Servicing

Servicing, lending rules prompt hunt for compliance experts

The job market could become easy street for compliance experts with deep knowledge and experience in the financial services industry. 

Rob Chrisman, a mortgage industry writer, noted in a recent blog that the release of the Consumer Financial Protection Bureau’s qualified mortgage rule and servicing standards “will cause massive increased costs on all loans serviced.” Chrisman sees these costs covering everything from “new staff, lawyers, tracking, lawsuits and regulatory actions.”

In other words, unemployment remains above 7% for the nation, but those with the right experience in mortgage lending or servicing compliance may find career opportunities in the near future.

“You are going to see these hires made in legal departments and compliance departments,” said Michael Waldron, a partner at Ballard Spahr, who says there will be some hiring emerge from the release of the CFPB rules. Other areas of potential recruitment include the addition of compliance specialists, regulatory analysts, and lawyers with backgrounds in banking regulation, enforcement and litigation, Waldron explained.

As for rookies entering the field, Waldron does not expect a surge of hiring for newly-minted, untrained compliance specialists or attorneys.

“It’s new in that the rules are new, but the concepts are not at all new. In reality, you need a certain base level of knowledge on how the industry works to truly digest all of these new rules and advise on how they should be implemented or operationalized,” he explained.

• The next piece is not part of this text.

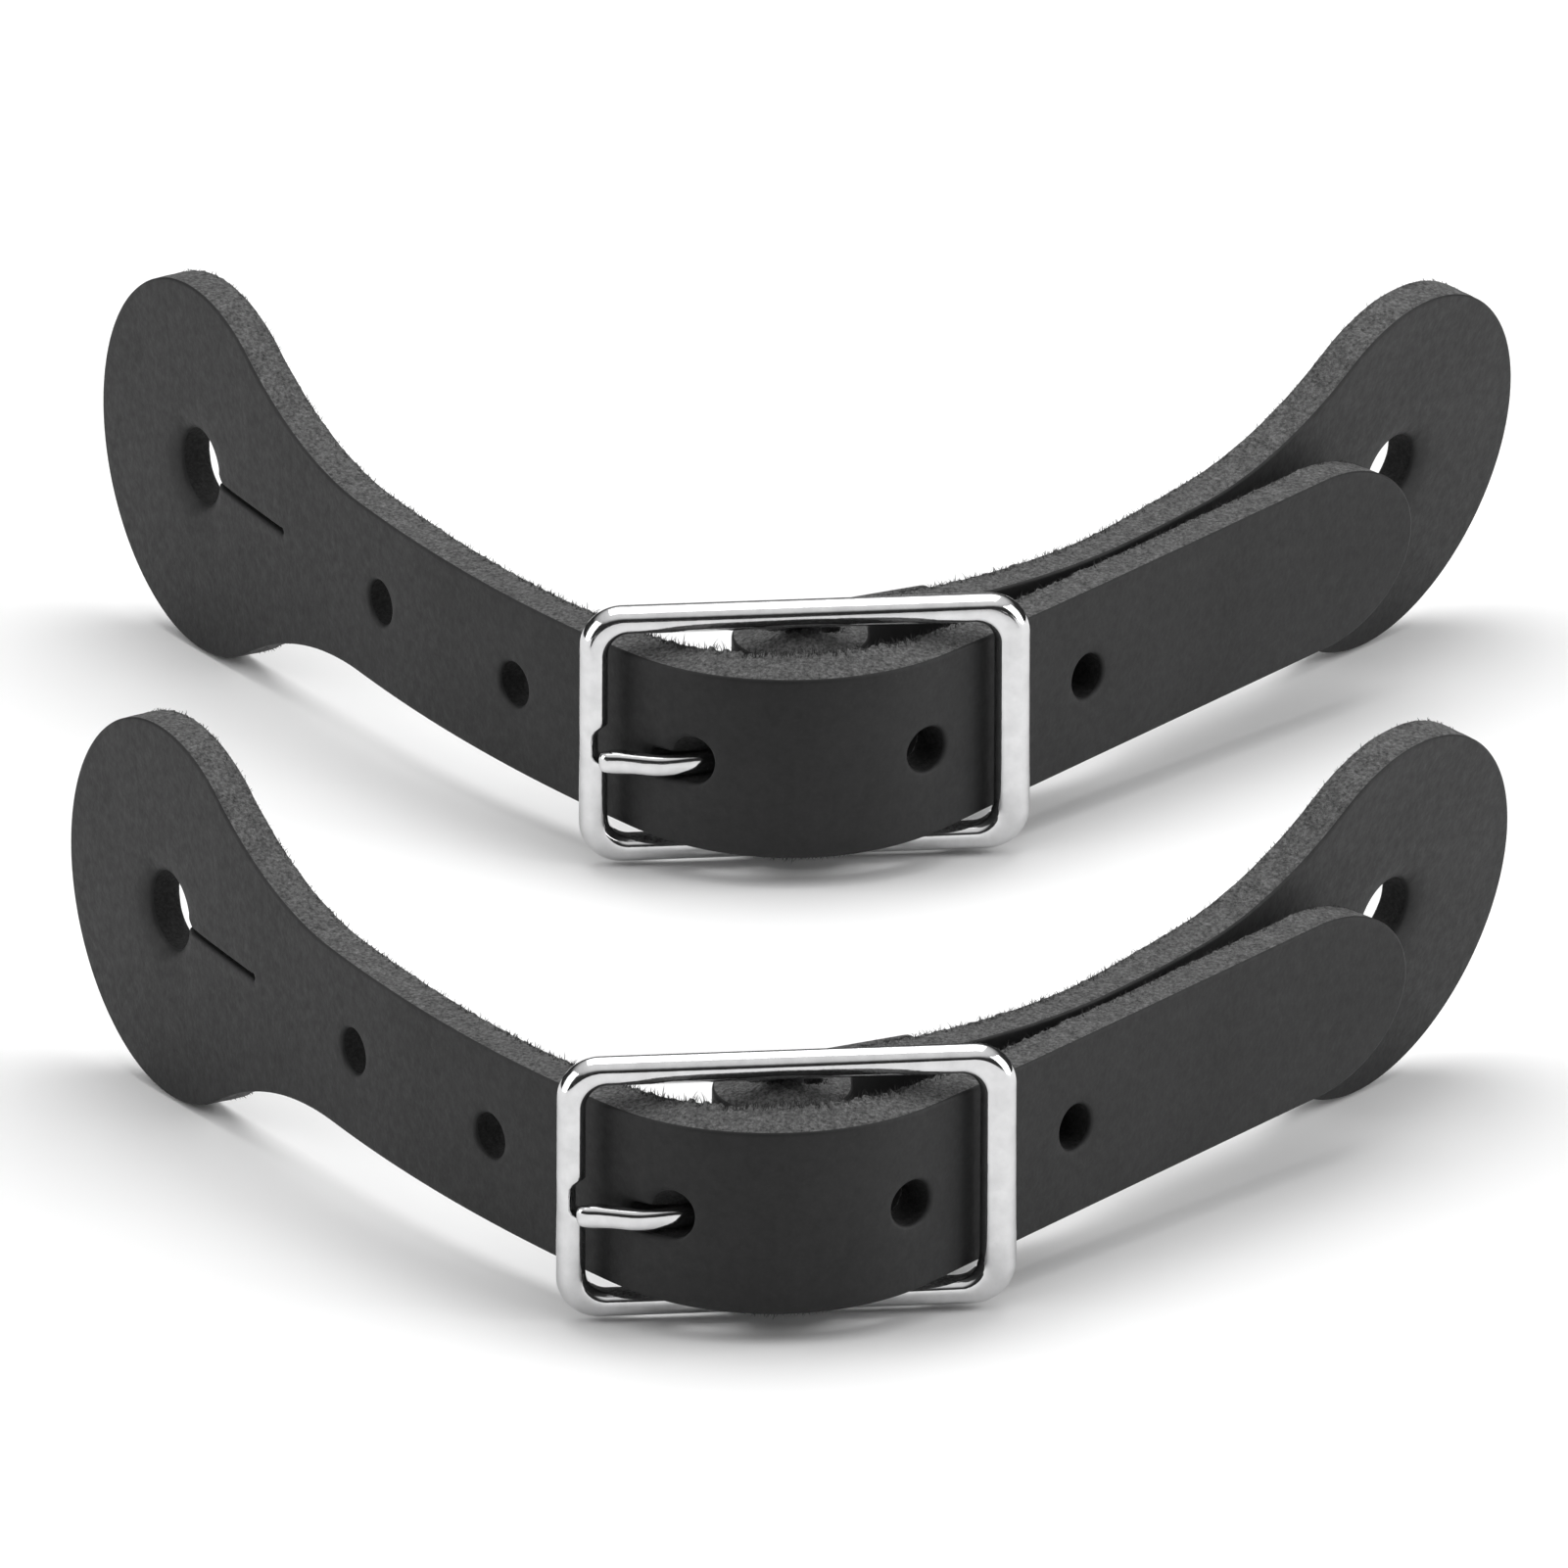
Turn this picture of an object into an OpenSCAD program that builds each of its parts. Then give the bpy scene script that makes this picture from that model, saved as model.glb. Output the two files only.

Waldron’s firm Ballard Spahr has already established itself as a law firm with a practice area focused on mortgage regulation, credit products and regulatory enforcement proceedings related to mortgage banking.

While he believes the CFPB’s final rules will spark more hiring or searches for experts in the space, Waldron says compliance-related hiring is not new, since the business has been growing its compliance and analysis footprint for a few years now.

“The bottom line is there are going to be very real costs associated with these final rules,” Waldron said. “It’s a very resource intensive process.”

“I can tell you in the past couple of years, there has been greater demand for expertise in this area. There are more third-party solution providers offering solutions, consulting firms that have developed a practice around it, and law firms that have come to the table wanting to advise people through the crisis,” Waldron said.

Still, he says, each new hire has to have the appropriate breadth of knowledge to deal with new rules in an already complex industry.

Waldron believes most of the new compliance-related positions will require someone with “a certain level of experience and expertise.”

He added, “The danger the industry runs into is whether or not, there is an appropriate vetting of the personnel that are being utilized to accomplish the goals that need be accomplished. That’s an issue whether you’re hiring outside counsel or a compliance consultant.”